- Associated Press - Friday, April 28, 2017

PROVIDENCE, R.I. (AP) - Members of a Rhode Island legislative committee said they were outraged after discovering the state was fined $805,000 months ago for changing a contract it had with the company overseeing its troubled new benefits system.

The U.S. Food and Nutrition Service issued the fine after the state neglected to submit a change in its contract with Deloitte Consulting for the $364 million Unified Health Infrastructure Project, known as UHIP. WPRI-TV reported that all contract amendments must be submitted to the Food and Nutrition Service for approval, and this change was not.

The House Oversight Committee on Thursday asked acting Department of Human Services Director Eric Beane during a scheduled hearing on the UHIP project why the fine wasn’t disclosed. Auditor General Dennis Hoyle brought the fine to light when he forwarded to the committee a Jan. 5 bill sent to the state by the Food and Nutrition Service, The Providence Journal reported.

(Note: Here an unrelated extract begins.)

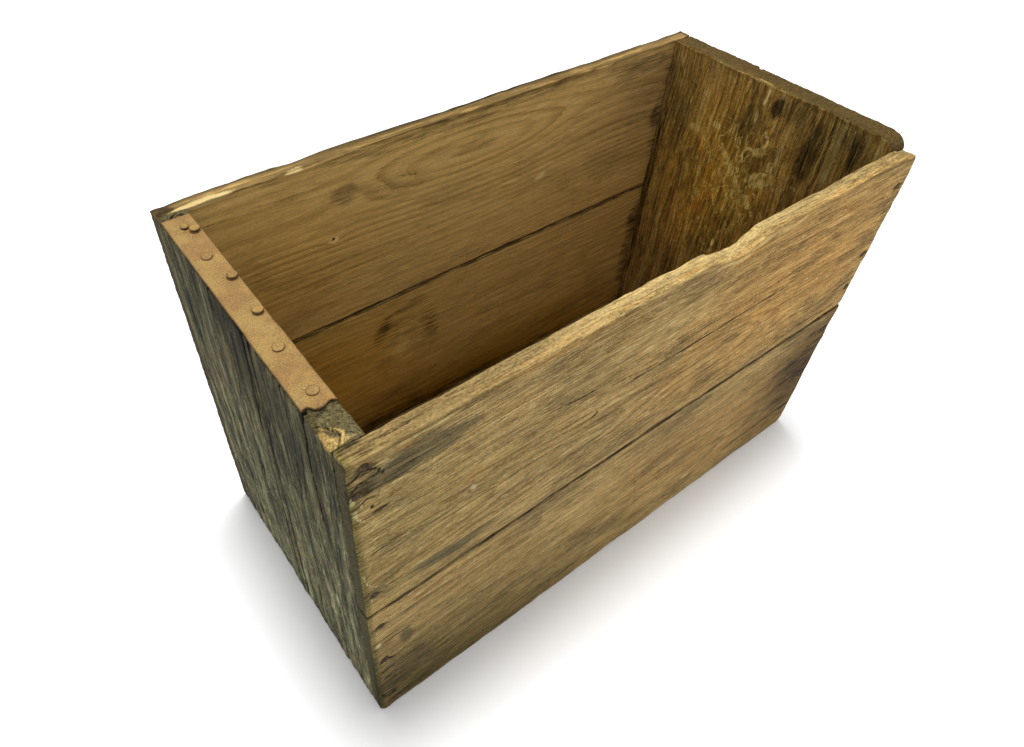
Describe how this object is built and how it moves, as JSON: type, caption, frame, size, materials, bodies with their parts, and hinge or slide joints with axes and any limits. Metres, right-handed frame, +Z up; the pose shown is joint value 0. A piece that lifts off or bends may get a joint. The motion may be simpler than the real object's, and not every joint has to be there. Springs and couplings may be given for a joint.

Beane said his agency recently disclosed the fine to the House fiscal staff, rather than the Oversight Committee.

“There’s certainly no intent on withholding the information,” he said.

He said Democratic Gov. Gina Raimondo’s administration is appealing the fine.

Deloitte recently announced it will provide the state with a $27 million credit to cover costs of the faulty rollout of the new system, which handles applications for food stamps, Medicaid benefits and other services.

The system launched in September and has since been plagued with technical problems that resulted in thousands of delays in benefits to residents. Among the fallout was the resignation of some state officials, an apology by the governor and a class-action lawsuit by the state chapter of the American Civil Liberties Union.

The lawsuit was settled in February with the state agreeing to provide food stamps within 30 days after an eligible person applies for them and within a week for destitute families.